Читаем Cоветская повседневность: нормы и аномалии от военного коммунизма к большому стилю полностью

Городские идеологические структуры, в первую очередь обкомы ВКП(б) и ВЛКСМ, летом 1929 года развернули кампанию, главной идеей которой была замена праздника Преображения 6 августа на праздник Первого дня индустриализации. В этот день рабочим предлагалось выйти на работу, что носило форму антирелигиозного протеста546. В 1929–1930 годах возобновились карнавалы и красочные шествия с антиклерикальной направленностью, нацеленные на отвлечение населения от посещения церквей в дни крупных религиозных праздников. Сохранилась информация о молодежном карнавале в Ленинграде зимой 1929 года в клубе завода «Электросила». Праздник, как предполагалось, должен был носить атеистическую направленность. Действительно, среди собравшихся встречались юноши в импровизированных одеждах священнослужителей. Однако после «безбожного» бала-маскарада многие с удовольствием отметили Рождество в семье547. В 1930 году массовое шумное торжество, как зафиксировано в документах бюро ВЛКСМ «Красного путиловца», с целью «отвлечь часть несознательной молодежи от походов в церковь на Пасху», прошло на этом крупнейшем ленинградском заводе548. Однако эффективность подобных антирелигиозных мероприятий, как и в начале 1920-х годов, была невелика. Значительно более действенным с точки зрения инверсии нормы – почитания церковных праздников – в патологию оказался общий слом ритма повседневной жизни, начавшийся в 1929 году в связи с реформой рабочей недели. По постановлению СНК СССР от 24 сентября 1929 года «О рабочем времени и времени отдыха в предприятиях и учреждениях, переходящих на непрерывную производственную неделю» вся страна в связи с принятым правительственным курсом на форсированную индустриализацию перешла на непрерывную пятидневку: пять дней рабочих, шестой – свободный. При этом дни отдыха не совпадали у разных организаций549. При увеличении выходных сократилось число праздничных дней. Религиозные же праздники исчезли из календаря вообще. Е.А. Скрябина вспоминала: «Собираться вместе стало еще труднее. Обязательно кому-нибудь на другой день приходилось работать. Наши встречи свелись к государственным дням отдыха 1 мая, 7 ноября, Новый год550. О Рождестве уже никто не говорил…»551

На рубеже 1920–1930-х годов развернулись гонения и на праздник Нового года. В эпоху нэпа с характерным для него плюрализмом власти относились к этому празднику достаточно спокойно, отделяя его от Рождества, несмотря на наличие единого знакового признака обоих праздников – елки. Новогоднюю елку для детей в декабре 1923 года организовали даже в имении «Горки», где тогда находился безнадежно больной В.И. Ленин. Ситуация изменилась в конце 1920-х годов. В январе 1929 года ЦК ВКП(б) обратился ко всем членам партии с письмом «О мерах по усилению антирелигиозной работы». Идеологические структуры развернули мощную критику церковных обычаев, к числу которых относилась и традиция празднования Рождества. Под запретом оказалась и елка. В газетах и журналах, прежде всего рассчитанных на детей, с 1930 года стали систематически печатать антирелигиозные, а по сути дела, антиелочные произведения. В 1931 году ленинградский детский журнал «Чиж» опубликовал стихотворение «Не позволим», где были такие строки:

Только тот, кто друг попов,Елку праздновать готов552.

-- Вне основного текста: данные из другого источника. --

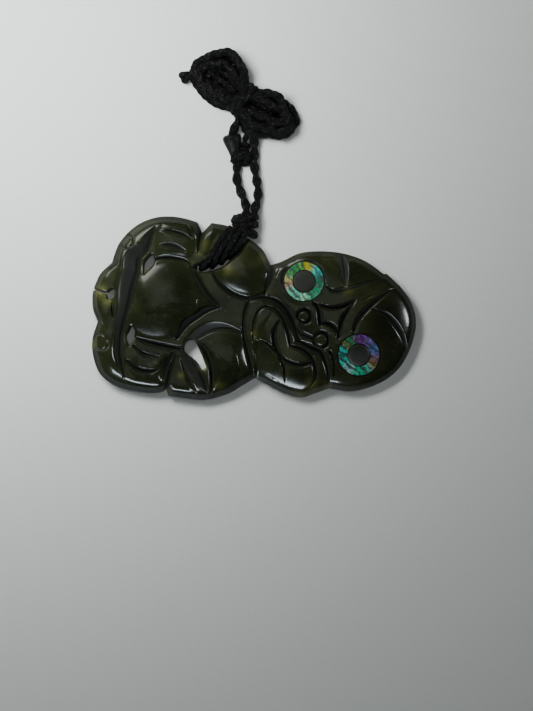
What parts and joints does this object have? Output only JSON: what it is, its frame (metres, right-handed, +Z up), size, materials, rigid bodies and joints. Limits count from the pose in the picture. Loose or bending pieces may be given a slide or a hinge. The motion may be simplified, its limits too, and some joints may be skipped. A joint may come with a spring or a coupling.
{
  "type": "hei tiki pendant on a wound cord",
  "caption": "Carved greenstone figure pendant with a tilted head and shell ring eyes, lashed at the shoulder to a plaited cord that is wound into a hank and closes with a toggle.",
  "frame": {"origin": "centre of the stone's flat back, which lies on the surface", "axes": "+X along the stone from the feet to the crown of the head, +Y towards the cord, +Z up out of the carved face"},
  "size_m": [0.0814, 0.088, 0.0075],
  "materials": {
    "greenstone": "polished",
    "shell": "polished, iridescent",
    "black_resin": "gloss",
    "cord": "plaited and waxed",
    "horn": "satin"
  },
  "bodies": {
    "root": {"tiki_body": "greenstone", "eye_bed_upper": "black_resin", "eye_bed_lower": "black_resin", "eye_ring_upper": "shell", "eye_ring_lower": "shell", "lashing_1": "cord", "lashing_2": "cord", "lashing_3": "cord", "lashing_4": "cord", "collar": "cord", "neck_strand_left": "cord", "neck_strand_right": "cord", "toggle": "horn", "toggle_lead": "cord", "stop_knot": "cord", "hank": "cord", "end_knot": "cord"}
  },
  "joints": []
}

Под угрозой штрафа запрещалось устраивать новогодние праздники для детей в школах и детсадах. Прекратилась государственная торговля пушистыми деревьями. Комсомольские активисты пытались даже устраивать проверки частных квартир на предмет выяснения, не отмечают ли их владельцы традиционный и любимый праздник. По воспоминаниям Э.Г. Герштейн, работники ЦК профсоюза работников просвещения предложили «под новый год ходить по квартирам школьных учителей и проверять, нет ли у них елки»553. Многие тем не менее продолжали тайно ставить елку, тщательно занавешивая окна и побаиваясь доносов. С.Н. Цендровская рассказывала о своем детстве: «Новогоднюю елку ставили тайно. Окна занавешивали одеялами, чтобы никто не видел. Ставить елку было строжайше запрещено»554. В наиболее сложном положении оказывались люди, жившие в коммунальных квартирах. Об этом свидетельствуют автобиографические заметки Скрябиной, отмечавшей, что «если устраивали елку для детей, то старательно запрятывали ее, чтобы ни соседи, ни управдом ее не заметили. Боялись доносов, что празднуем церковные праздники»555.